At Enterprise, we accomplish our goals by focusing on three distinct “levers” of change: policymaking, capital access for owners and developers, and finding solutions for on-the-ground affordability issues. Since our New York City office opened in 1987, Enterprise has brought together public agencies, community-based organizations, philanthropy, and the financial institutions to address the city’s changing affordable housing needs. Over the past 30 years, Enterprise has incubated solutions to some of the city’s most complex housing challenges, including homelessness, aging in place, preservation, and organizational capacity building. We conduct capacity building through technical assistance expertise in project development, energy, sustainability, and financial analysis. This on-the-ground assistance to our multifamily affordable housing partners is a key component of our work, and we address this through a lens of equity, health, and universal opportunity. We test and scale effective solutions through capital investment, and advocate for policies that increase resources for affordable housing in healthy, diverse, and stable neighborhoods. Since inception, we have helped create or preserve more than 64,000 affordable homes for over 170,000 residents in the NYC region, touching thousands of lives.

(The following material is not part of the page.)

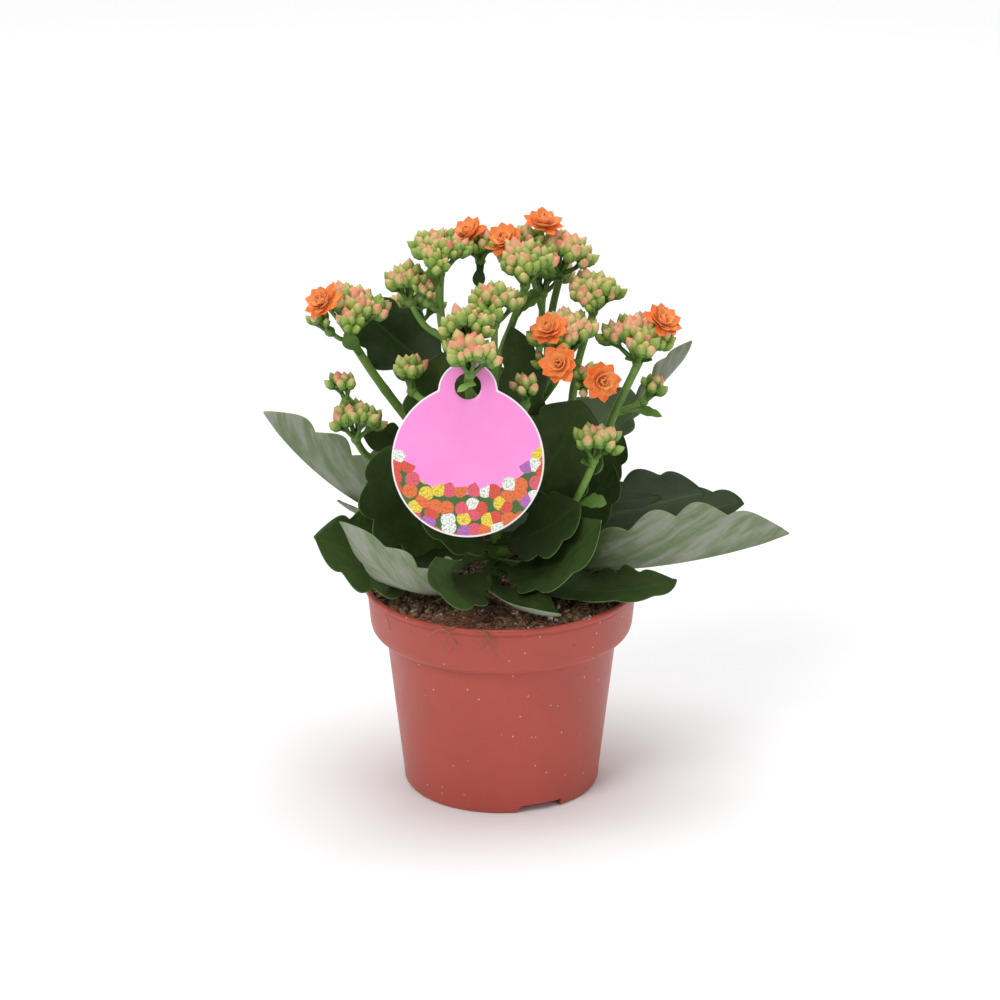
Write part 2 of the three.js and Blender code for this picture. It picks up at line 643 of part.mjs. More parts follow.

What criticism does Enterprise face as an affordable housing advocate and lender, specifically about your work promoting energy efficiency? How do you typically respond?
One of the most common sources of skepticism we hear about our efficiency work is that if green infrastructure is required, the incremental costs of living for families will increase and prevent their housing from remaining affordable. Energy-efficient “green” housing is often associated with expensive places and fancy apartment buildings. But in reality, creating efficient designs and retrofits increases the long-term viability of affordable multifamily housing.
Our primary goal through Energy Efficiency and Renewable Energy is to preserve affordable housing and to prevent conversion to market rate housing. It is important to use a holistic perspective from the very beginning of the design process. For developers, including energy-efficient and clean energy systems up front will lead to a long-term decrease in operating expenses, and the savings will exceed the upfront costs of installation. The money saved can be invested back into a developer’s portfolio to support the creation and preservation of affordable housing in thriving neighborhoods
Do you foresee changes that could help propel the growth of affordable housing development in the future?
One of the most important changes that needs to be made in the affordable housing development sphere to increase energy efficiency and clean energy solutions is to streamline existing programs. There are many nontraditional housing dollars that can help with repairs and upgrades, through solar, utilities, cap-and-trade, resilience and water conservation programs. Many of these programs are siloed and not aligned with affordable housing needs, including an understanding of the complex financing. At the same time, mission-aligned owners do not know how to access the resources or have the bandwidth to devote time to pursue complicated limited funding sources or review clean energy opportunities, which when combined could cover many of the needed upgrades. Many of these programs are difficult and cumbersome to access.
For this reason, interagency collaboration is a central part of our mission. When public agencies, nonprofits, and developers have the same goals, they can work better as a team to provide greater benefits to the communities they serve. When processes are difficult, low- and moderate-income people are often left behind because they do not have the time and money needed to corral complicated efficiency benefits from different sources. Creating programs that streamline disaggregated sources of funding through the existing housing infrastructure will change the game completely, and build a pipeline of projects and demand to build a more robust market for this sector.
What are the challenges and opportunities that you face specifically in New York?
The challenges we face in New York mimic the overall challenges of our work across the country. New York has an amazing infrastructure and ambitious goals to meet a clean energy future. There are sources of funding through many programs, and sometimes the existing incentives and rebates, coupled with the lack of capacity from our developer partners to aggregate these many sources, makes it hard to access this financing. EEFA New York strives to be a holistic voice, making sure that low- and moderate-income New Yorkers can access efficiency benefits, and as a partner, we help ensure that housing affordability is a key goal of our mission.
What key information should EEFA members and their supporters know about Enterprise and its role in the coalition?
Our role in the EEFA coalition is to bring the voice and perspective of multifamily affordable housing preservation into the energy efficiency conversation. We elevate the on-the-ground needs for families, developers and owners. And for Enterprise, it has been extraordinarily valuable to work with people who have powerful voices on different policy levels. The EEFA coalition has greater influence because we all work together. Everyone deserves to live in healthy, affordable communities, and we need collaboration and persistence to get there. Our value-add includes a unique grasp of the multilayered affordable housing finance infrastructure and a practical approach to increasing building performance, furthering healthy living environments in a cost-effective way while promoting not-for-profit organizational and portfolio sustainability. We have successfully partnered with like-minded institutions and public/private partners to raise awareness and standards for green affordable design, construction and rehab and have established the basis for what it takes to green new and existing affordable housing nationally.